Using Headers for Caching

One of my main goals while redoing my website is to optimize my content, both on the frontend and backend. The frontend is something that I've always considered to be the most important in terms of a fast user experience - I'm not crunching enough data on the backend to worry about long processing delays for users. However, depending on the connection, I've noticed delays upwards of five seconds in between pages, which is completely unacceptable.

There's a few things that a web developer can do to speed up the frontend. Decreasing the number and lowering the size of the unique elements are two of the most obvious. If the user only has to download two small stylesheets instead of five, your site will appear faster. What I wanted to do was take this a step further; repeat visitors will not have to download any new stylesheets, scripts, or images. The only http request will be the xHTML content. This can be handled by using the built in caching components of the internet.

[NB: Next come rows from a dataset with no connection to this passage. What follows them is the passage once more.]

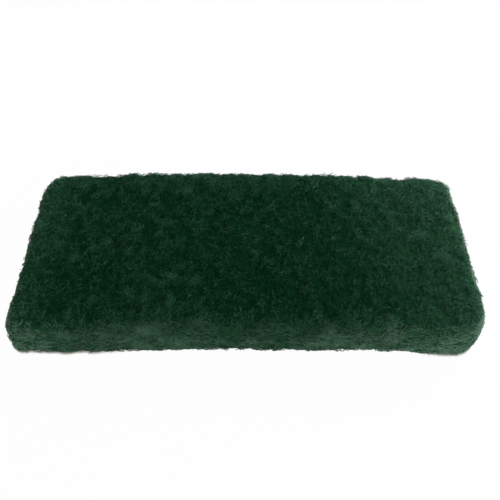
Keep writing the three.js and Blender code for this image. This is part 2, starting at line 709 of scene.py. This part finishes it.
def makeFloor(values):
    bpy.ops.mesh.primitive_plane_add(size=values["size"], location=(0, 0, 0))
    floor = bpy.context.object
    floor.name = "floor"
    material, nodes, links, shader = newMaterial("whiteFloor", values)
    shader.inputs["Base Color"].default_value = values["color"]
    contact = nodes.new("ShaderNodeAmbientOcclusion")
    contact.samples = values["contactSamples"]
    contact.inputs["Distance"].default_value = values["contactReach"]
    ends, colors = values["contactEnds"], values["contactColors"]
    tone = addRamp(nodes, links, contact.outputs["AO"], ends, colors)
    glow = nodes.new("ShaderNodeEmission")
    glow.inputs["Strength"].default_value = 1.0
    links.new(tone, glow.inputs["Color"])
    share = addMath(nodes, links, "MULTIPLY", addRayTest(nodes, links), values["glow"])
    mix = nodes.new("ShaderNodeMixShader")
    links.new(share, mix.inputs["Fac"])
    links.new(shader.outputs["BSDF"], mix.inputs[1])
    links.new(glow.outputs["Emission"], mix.inputs[2])
    links.new(mix.outputs["Shader"], nodes["Material Output"].inputs["Surface"])
    floor.data.materials.append(material)


skyStrength = 0.17     # of its light on the pad, while the camera sees plain white


def makeWorld():
    world = bpy.data.worlds.new("studioWorld")
    bpy.context.scene.world = world
    world.use_nodes = True
    nodes, links = world.node_tree.nodes, world.node_tree.links
    backdrop = nodes["Background"]
    backdrop.inputs["Color"].default_value = (1, 1, 1, 1)
    ends = {"To Min": skyStrength, "To Max": 1.0}
    level = addRange(nodes, links, addRayTest(nodes, links), ends)
    links.new(level, backdrop.inputs["Strength"])


lamps = {
    "frontSoftbox": {"place": (0.70, -1.05, 0.48), "size": 1.5, "watts": 14.0},
    "rightSoftbox": {"place": (0.32, 0.20, 0.16), "size": 0.20, "watts": 1.3},
    "backSoftbox": {"place": (-0.05, 0.38, 0.15), "size": 0.30, "watts": 0.28},
    "leftSoftbox": {"place": (-0.38, 0.02, 0.15), "size": 0.20, "watts": 0.2},
}
lampAim = (0, 0, 0.012)     # the middle of the pad


def addLamps(values):
    for name, lamp in values.items():
        bpy.ops.object.light_add(type="AREA", location=lamp["place"])
        light = bpy.context.object
        light.name = name
        light.data.shape = "SQUARE"
        light.data.size = lamp["size"]
        light.data.energy = lamp["watts"]
        away = Vector(lamp["place"]) - Vector(lampAim)
        light.rotation_euler = away.to_track_quat("Z", "Y").to_euler()


photoView = {
    "place": (-0.0011, -0.2242, 0.2854),
    "lookDown": 49.92,      # degrees
    "turnRight": 0.57,
    "roll": 0.92,
    "lens": 44.24,          # millimetres, as is the sensor
    "sensor": 36.0,
    "nearest": 0.01,
}


def addCamera(values):
    bpy.ops.object.camera_add(location=values["place"])
    camera = bpy.context.object
    camera.name = "photoCamera"
    camera.data.lens = values["lens"]
    camera.data.sensor_width = values["sensor"]
    camera.data.clip_start = values["nearest"]
    turned = Matrix.Rotation(math.radians(-values["turnRight"]), 4, "Z")
    tipped = Matrix.Rotation(math.radians(90 - values["lookDown"]), 4, "X")
    rolled = Matrix.Rotation(math.radians(values["roll"]), 4, "Z")
    camera.matrix_world = Matrix.Translation(values["place"]) @ turned @ tipped @ rolled
    bpy.context.scene.camera = camera


makeFloor(whiteFloor)
makeWorld()
addLamps(lamps)
addCamera(photoView)
bpy.context.scene.view_settings.view_transform = "Standard"
print("studio: floor, world,", len(lamps), "lamps and the camera")
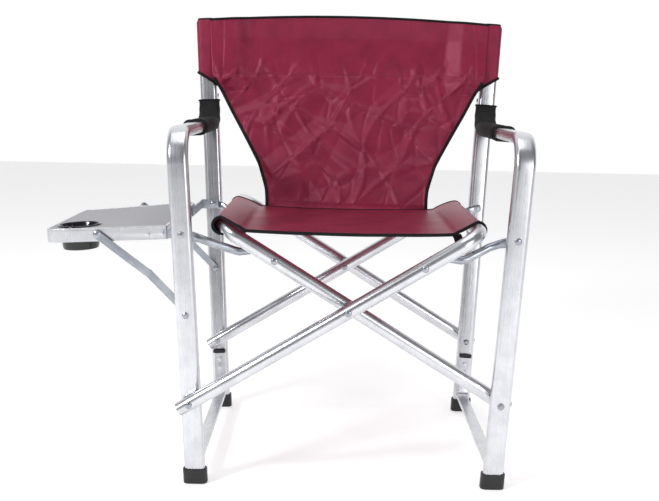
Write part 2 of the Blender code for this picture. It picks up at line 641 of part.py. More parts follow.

There are several different ways that website can cache information for users to view it easily, including on the user's computer or on a proxy server. That doesn't matter too much, as long as the header information passed between the user and the web server understands that there is a cached version available. This header information can be sent by .htaccess or PHP, as long as it's sent before any web content. Below is a list of the headers that I plan to use on my site, as well as a short description for each one.

  1. Cache-Control: max-age={timestamp in seconds},public
    this tells the computer how long to keep the file
  2. Content-Type: {mime filetype}
    helps the user's computer find and understand the file
  3. ETag: {some hash, maybe md5}
    a caching tool that attaches a unique id to each file
  4. Expires: {RFC 2822 date}
    another header telling the computer how long to keep file
  5. Last Modified: {RFC 2822 date}
    whether or not the file has been modified since last view

As with any front-end programming, you need to state some things more than once for all browsers to recognize it. This set of headers, from what my testing has shown, does a pretty good job at covering the bases. Some of the headers are used to define the file (ETag, content-type) to see if the cached version is the same as the requested version, while others send file times (last modified, expires, cache-control) explaining how long the cached version is good for.

Since headers define the requested page, they must be sent before any content. With an MVC model, it's quite easy to include this set of headers in a static class that is initiated before any content is output. You can either output them using the header() command in PHP or looking up the .htaccess methods. Another important note is that if the file is cached, there is a chance that any changes you make on the site will not be visible to the user - you can either take your chances with the Last Modified/ETag or just rename the file.

A more advanced system would have the server check to see if the user has the cached version and send a 302 Not-Modified Tag, forcing them to use the cached file. I prefer to give the user's browser the choice. This works better for debugging and cuts down on the pre-output processing. I've used it to start caching images (yes, I'm routing my images through a PHP file), stylesheets, and Javascript, and have already gained a noticeable difference with page speed testers and general browsing on my redeveloped sites.